There are a few for some special cases:
1. Cross-compilation from Unix is possible with MinGW, so you could build your Windows app from Linux.
2. MinGW has C99 support, Visual Studio does not. A few open source libraries require it and don't compile with Visual Studio as a consequence (most prominent example to my mind would be ffmpeg).
3. MinGW compilation times are probably slightly faster than Visual Studio, particularly the later versions of the latter. But this comes at the cost of increased binary sizes.
I used to use mingw, but only for arm coding on gameboy advance. I still used visual studio for the actual editing of the code.
Actually visual studio has had arm target support since 2005 (some windows mobile devices are arm based, like the dell axim which uses intel's xscale arm chip), but I've never heard of anybody trying it for gba development.
Mingw would be interesting if it had clang support.
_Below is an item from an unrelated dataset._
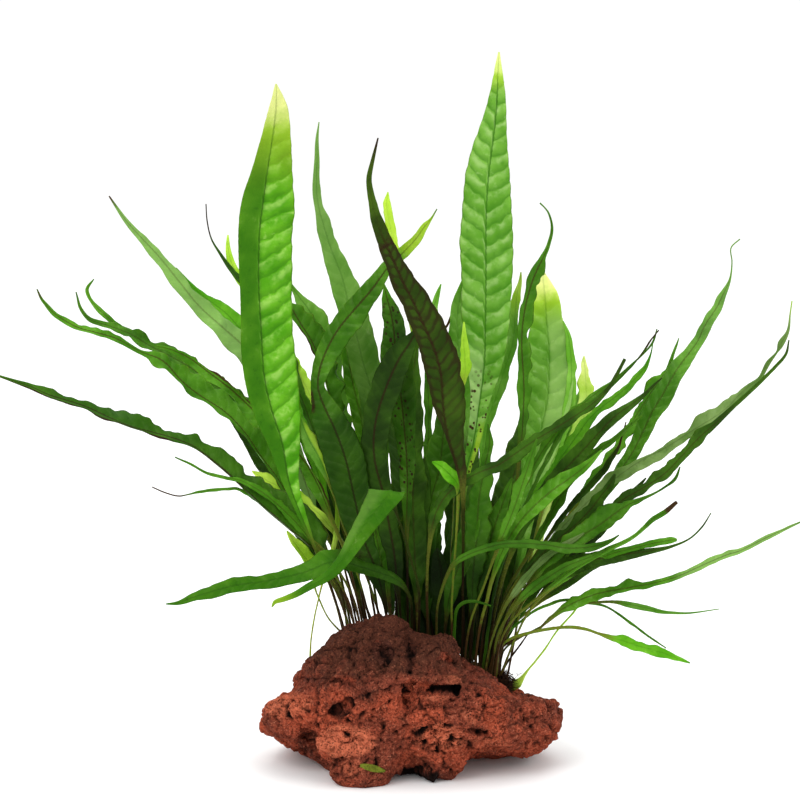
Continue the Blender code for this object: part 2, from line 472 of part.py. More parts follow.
def blade_frames(frond: Frond, line: list[Vector], widths: list[float]) -> list[tuple[Vector, Vector]]:
    """Across and facing directions of the blade at each point of its line."""
    frames = []
    across = None
    for index, (place, width) in enumerate(zip(line, widths)):
        along = (line[min(index + 1, len(line) - 1)] - line[max(index - 1, 0)]).normalized()
        if across is None or not frond.fold:
            across = along.cross(EYE - place).normalized()
        else:
            across = (across - along * across.dot(along)).normalized()
        facing = across.cross(along).normalized()
        turn = blade_turn(frond, width)
        frames.append((
            across * math.cos(turn) - facing * math.sin(turn),
            facing * math.cos(turn) + across * math.sin(turn)))
    return frames


def loft(name: str, rings: list[list[Vector]]) -> bpy.types.Object:
    """One closed body through rings of as many points each, with its two ends capped."""
    shape = bmesh.new()
    bmesh.ops.create_circle(shape, cap_ends=True, segments=len(rings[0]), radius=MM)
    shape.faces.ensure_lookup_table()
    end = shape.faces[0]
    for corner, place in zip(end.verts, rings[0]):
        corner.co = place
    for index, ring in enumerate(rings[1:]):
        grown = bmesh.ops.extrude_face_region(shape, geom=[end])
        if index:
            bmesh.ops.delete(shape, geom=[end], context="FACES_ONLY")
        end = next(item for item in grown["geom"] if isinstance(item, bmesh.types.BMFace))
        for corner, place in zip(end.verts, ring):
            corner.co = place
    bmesh.ops.recalc_face_normals(shape, faces=shape.faces)
    return new_object(name, shape)


def new_object(name: str, shape: bmesh.types.BMesh) -> bpy.types.Object:
    """A linked object that holds a bmesh."""
    mesh = bpy.data.meshes.new(name)
    shape.to_mesh(mesh)
    shape.free()
    thing = bpy.data.objects.new(name, mesh)
    bpy.context.scene.collection.objects.link(thing)
    return thing


def dress(thing: bpy.types.Object, colour: tuple[float, float, float], roughness: float) -> None:
    """Gives an object a plain material of its own."""
    material = bpy.data.materials.new(thing.name)
    material.use_nodes = True
    shader = material.node_tree.nodes["Principled BSDF"]
    shader.inputs["Base Color"].default_value = (*colour, 1.0)
    shader.inputs["Roughness"].default_value = roughness
    shader.inputs["Metallic"].default_value = 0.0
    thing.data.materials.append(material)


def make_frond(frond: Frond) -> bpy.types.Object:
    """A stalk and blade in one, four-sided, with sharp margins and a keel along the midrib."""
    line, widths = frond_line(frond)
    rings = []
    frames = blade_frames(frond, line, widths)
    for index, (place, seen_width, (across, facing)) in enumerate(zip(line, widths, frames)):
        width = seen_width / math.cos(blade_turn(frond, seen_width))
        taper = 1 - index / (len(line) - 1)
        thickness = min(width, TIP_THICKNESS + (BLADE_THICKNESS - TIP_THICKNESS) * taper**0.5)
        margin = facing * (width * KEEL)
        rings.append([
            place + across * (width / 2) + margin, place + facing * (thickness / 2),
            place - across * (width / 2) + margin, place - facing * (thickness / 2)])
    thing = loft(frond.name, rings)
    dress(thing, TINTS[frond.tint], 0.4)
    return thing


def make_rhizome() -> bpy.types.Object:
    """The creeping stem: an oval lumpy rod along its route, thin at both ends."""
    rings = []
    for across, down, half_depth, half_height in smooth_read(list(RHIZOME_ROUTE), RHIZOME_RINGS):
        middle = seen(across, down, CROWN_DEPTH)
        ring = []
        for side in range(RHIZOME_SIDES):
            turn = math.tau * side / RHIZOME_SIDES
            out = Vector((0.0, math.cos(turn) * half_depth, math.sin(turn) * half_height)) * MM
            bump = noise.noise((middle + out) / RHIZOME_GRAIN) * RHIZOME_BUMP
            ring.append(middle + out + out.normalized() * bump)
        rings.append(ring)
    thing = loft("rhizome", rings)
    dress(thing, RHIZOME_COLOUR, 0.8)
    return thing


def rock_core() -> bmesh.types.BMesh:
    """Overlapping closed bodies that together fill the stone: its outline in depth steps, and its lumps."""
    shape = bmesh.new()
    centre_across, centre_down = ROCK_CENTRE_PX
    rings = []
    for depth, scale, low_scale, drop in ROCK_SECTIONS:
        ring = []
        for across, down in ROCK_OUTLINE:
            down_scale = low_scale if down > centre_down else scale
            place = seen(
                centre_across + (across - centre_across) * scale,
                centre_down + (down - centre_down) * down_scale, depth * MM)
            above = max(centre_down - down, 0.0) / (centre_down - ROCK_OUTLINE[10][1])
            place.z -= drop * MM * above
            ring.append(place)
        rings.append([shape.verts.new(place) for place in ring])
    for low, high in zip(rings, rings[1:]):
        for index in range(len(low)):
            following = (index + 1) % len(low)
            shape.faces.new((low[index], low[following], high[following], high[index]))
    shape.faces.new(rings[0])
    shape.faces.new(rings[-1])
    for across, down, depth, half_wide, half_high, half_deep in ROCK_LUMPS:
        lump = bmesh.ops.create_icosphere(shape, subdivisions=3, radius=1.0)["verts"]
        bmesh.ops.scale(shape, verts=lump, vec=Vector((half_wide, half_deep, half_high)) * MM)
        bmesh.ops.translate(shape, verts=lump, vec=seen(across, down, depth * MM))
    bmesh.ops.recalc_face_normals(shape, faces=shape.faces)
    return shape


def apply_modifiers(thing: bpy.types.Object) -> None:
    """Turns an object's mesh into what its modifiers make of it."""
    evaluated = thing.evaluated_get(bpy.context.evaluated_depsgraph_get())
    mesh = bpy.data.meshes.new_from_object(evaluated)
    thing.modifiers.clear()
    thing.data = mesh


def cut_depth(cut: Cut, across: float, down: float) -> float:
    """How deep a cut goes at a pixel of the stone's front."""
    run = (cut.end[0] - cut.start[0], cut.end[1] - cut.start[1])
    share = ((across - cut.start[0]) * run[0] + (down - cut.start[1]) * run[1]) / (run[0]**2 + run[1]**2)
    share = min(max(share, 0.0), 1.0)
    off = math.hypot(across - cut.start[0] - share * run[0], down - cut.start[1] - share * run[1]) * PIXEL
    return cut.depth * MM * math.exp(-((off / (cut.width * MM / 2))**2))


def bed_height(place: Vector) -> float:
    """The height above which the stone makes room for the rhizome and the stalks on it."""
    across = pixel_of(Vector((place.x, CROWN_DEPTH, place.z)))[0]
    across = min(max(across, RHIZOME_ROUTE[0][0]), RHIZOME_ROUTE[-1][0])
    _, down, half_depth, half_height = read_line(RHIZOME_ROUTE, across)
    middle = seen(across, down, CROWN_DEPTH)
    outside = abs(place.x - middle.x)
    off = math.hypot(abs(place.y - CROWN_DEPTH), outside * 2)
    share = off / (half_depth * MM)
    if share < 1:
        return middle.z - half_height * MM * math.sqrt(1 - share**2) - BED_GAP
    return middle.z - BED_GAP + (off - half_depth * MM) * BED_SLOPE


def roughen_rock(shape: bmesh.types.BMesh) -> None:
    """Works the lumps, the cuts and the bed of the rhizome into the stone's surface."""
    shape.normal_update()
    moves = []
    for corner in shape.verts:
        lump = sum(noise.noise(corner.co / size) * height for size, height in ROCK_ROUGHNESS)
        move = corner.normal * lump
        towards_eye = (EYE - corner.co).normalized().dot(corner.normal)
        if towards_eye > 0:
            across, down = pixel_of(corner.co)
            depth = max(cut_depth(cut, across, down) for cut in ROCK_CUTS)
            move += Vector((0.0, depth * min(towards_eye * 2, 1.0), 0.0))
        moves.append(move)
    for corner, move in zip(shape.verts, moves):
        corner.co += move
        corner.co.z = min(corner.co.z, bed_height(corner.co))


def make_rock() -> bpy.types.Object:
    """The lava stone in one body, cut off flat where it rests."""
    thing = new_object("lava_rock", rock_core())
    remesh = thing.modifiers.new("fuse", "REMESH")
    remesh.mode = "VOXEL"
    remesh.voxel_size = ROCK_VOXEL
    apply_modifiers(thing)
    shape = bmesh.new()
    shape.from_mesh(thing.data)
    for _ in range(ROCK_FILLET_PASSES):
        bmesh.ops.smooth_vert(shape, verts=shape.verts, factor=0.5, use_axis_x=True, use_axis_y=True,
                              use_axis_z=True)
    roughen_rock(shape)
    bmesh.ops.triangulate(shape, faces=shape.faces)
    shape.to_mesh(thing.data)
    shape.free()
    thinning = thing.modifiers.new("thin", "DECIMATE")
    thinning.ratio = ROCK_FACES / len(thing.data.polygons)
    apply_modifiers(thing)
    shape = bmesh.new()
    shape.from_mesh(thing.data)
    everything = [*shape.verts, *shape.edges, *shape.faces]
    cut = bmesh.ops.bisect_plane(
        shape, geom=everything, dist=0.01 * MM, plane_co=(0, 0, 0), plane_no=(0, 0, 1), clear_inner=True)
    rim = [item for item in cut["geom_cut"] if isinstance(item, bmesh.types.BMEdge)]
    bmesh.ops.holes_fill(shape, edges=rim)
    bmesh.ops.triangulate(shape, faces=shape.faces)
    bmesh.ops.recalc_face_normals(shape, faces=shape.faces)
    shape.to_mesh(thing.data)
    shape.free()
    dress(thing, STONE_COLOUR, 0.9)
    return thing


def make_scrap(rock: bpy.types.Object) -> bpy.types.Object:
    """A curved scrap of leaf that lies on the stone's front foot."""
    surface = BVHTree.FromObject(rock, bpy.context.evaluated_depsgraph_get())
    middles = []
    facings = []
    for step in range(SCRAP_STATIONS):
        share = step / (SCRAP_STATIONS - 1)
        across = SCRAP_START_PX[0] + (SCRAP_END_PX[0] - SCRAP_START_PX[0]) * share
        down = SCRAP_START_PX[1] + (SCRAP_END_PX[1] - SCRAP_START_PX[1]) * share
        aim = (seen(across, down, 0.0) - EYE).normalized()
        place, facing, _, _ = surface.ray_cast(EYE, aim)
        middles.append(place)
        facings.append(facing)
    facing = sum(facings, Vector()).normalized()
    base = max(place.dot(facing) for place in middles) + SCRAP_WIDTH / 2
    along = (middles[-1] - middles[0])
    along = (along - facing * along.dot(facing)).normalized()
    side = facing.cross(along)
    length = (middles[-1] - middles[0]).length
    start = middles[0] + facing * (base - middles[0].dot(facing) + SCRAP_GAP - SCRAP_WIDTH / 2)
    rings = []
    for step in range(SCRAP_STATIONS):
        share = step / (SCRAP_STATIONS - 1)
        middle = start + along * (length * share)
        half = SCRAP_WIDTH / 2 * max(math.sin(math.pi * (0.08 + 0.84 * share)), 0.2)
        rings.append([
            middle + side * half, middle + facing * SCRAP_THICKNESS, middle - side * half, middle.copy()])
    thing = loft("leaf_scrap", rings)
    dress(thing, TINTS["bright"], 0.4)
    return thing


def clear_scene() -> None:
    """Removes what the scene holds before the build."""
    for thing in list(bpy.data.objects):
        bpy.data.objects.remove(thing, do_unlink=True)


def main() -> None:
    """Builds the stone, the scrap on it, the rhizome and the fronds."""
    clear_scene()
    rock = make_rock()
    make_scrap(rock)
    make_rhizome()
    for frond in (*TOP_FRONDS, *CENTRE_FRONDS, *LEFT_FRONDS, *RIGHT_FRONDS):
        make_frond(frond)


main()
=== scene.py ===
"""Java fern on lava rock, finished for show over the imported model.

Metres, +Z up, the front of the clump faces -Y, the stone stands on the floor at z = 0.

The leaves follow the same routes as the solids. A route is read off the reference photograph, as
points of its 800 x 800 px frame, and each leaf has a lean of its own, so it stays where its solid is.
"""

import logging
import math
import random
from dataclasses import dataclass
from enum import Enum

import bmesh
import bpy
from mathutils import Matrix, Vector, noise
from mathutils.bvhtree import BVHTree


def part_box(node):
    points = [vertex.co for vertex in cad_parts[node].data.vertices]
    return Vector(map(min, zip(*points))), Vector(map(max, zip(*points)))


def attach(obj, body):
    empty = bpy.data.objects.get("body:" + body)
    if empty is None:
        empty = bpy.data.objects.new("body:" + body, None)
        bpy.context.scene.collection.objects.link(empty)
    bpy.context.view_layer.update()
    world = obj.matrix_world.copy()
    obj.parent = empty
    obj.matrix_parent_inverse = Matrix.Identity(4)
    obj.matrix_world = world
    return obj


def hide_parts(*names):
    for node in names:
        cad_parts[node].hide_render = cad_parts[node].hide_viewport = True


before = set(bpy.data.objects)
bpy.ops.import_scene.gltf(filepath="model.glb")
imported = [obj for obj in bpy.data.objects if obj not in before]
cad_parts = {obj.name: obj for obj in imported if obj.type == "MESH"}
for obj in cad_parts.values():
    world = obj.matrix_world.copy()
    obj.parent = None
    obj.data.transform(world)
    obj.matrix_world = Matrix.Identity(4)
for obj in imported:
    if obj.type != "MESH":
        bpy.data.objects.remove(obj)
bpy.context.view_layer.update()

MM = 0.001
UP = Vector((0.0, 0.0, 1.0))

Colour = tuple[float, float, float]
Place = Vector
Piece = bpy.types.Object
Material = bpy.types.Material


def ink(red: int, green: int, blue: int) -> Colour:
    """A colour given as it looks on a screen, 0 to 255, as the shaders take it."""
    parts = (red, green, blue)
    return tuple(((part / 255 + 0.055) / 1.055)**2.4 if part > 10 else part / 3295 for part in parts)


def clamp(value: float, low: float = 0.0, high: float = 1.0) -> float:
    """The value, or the end of the range that it lies past."""
    return min(max(value, low), high)


def smooth_step(share: float) -> float:
    """An even rise from 0 to 1."""
    share = clamp(share)
    return share * share * (3 - 2 * share)


def beside(point: tuple[float, float], start: tuple, end: tuple) -> tuple[float, float]:
    """Where a point lies beside a straight stretch.

    Args:
        point: The point, across and down.
        start: One end of the stretch, whose first two numbers are its place.
        end: The other end.

    Returns:
        The share of the stretch at which it comes nearest, and how far off it is there.
    """
    run = (end[0] - start[0], end[1] - start[1])
    share = clamp(((point[0] - start[0]) * run[0] + (point[1] - start[1]) * run[1]) / (run[0]**2 + run[1]**2))
    return share, math.hypot(point[0] - start[0] - share * run[0], point[1] - start[1] - share * run[1])


def along_line(line: list[Vector], index: int) -> Vector:
    """The direction of a line of places at one of them."""
    return (line[min(index + 1, len(line) - 1)] - line[max(index - 1, 0)]).normalized()


def round_trip(spread: list[float]) -> list[tuple[float, int]]:
    """The places round a flat ring: how far across each is, and on which face."""
    return [(side, 1) for side in spread] + [(side, -1) for side in reversed(spread[1:-1])]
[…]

There's some really cool code analysis things clang lets you do, but I couldn't find a working windows build.
As recent versions of GCC provide more C++11 language features implementations than VS, for some bleeding edge code you might want to use GCC even on windows. There is a special MINGW version provided by I don't remember who that is always up to date with GCC.
jacmoe wrote:Requiring C99 support is not cross platform.
But good points.
But only because Microsoft has (again) decided to forsake support of an existing standard...
In any case, since I'm not doing any C development, this problem doesn't concern me personally, except that it rules out ffmpeg as a possible choice of video rendering library if I ever needed one.
Yeah, bigger issue being that CLang doesn't have a lambda implementation yet. If it had, you could use C++11 lambda, move semantic/r-value references, auto/decltype on GCC, CLang and VC. Now you can't because Microsoft focus on libraries first, GCC on language features first and CLang implement things as they can.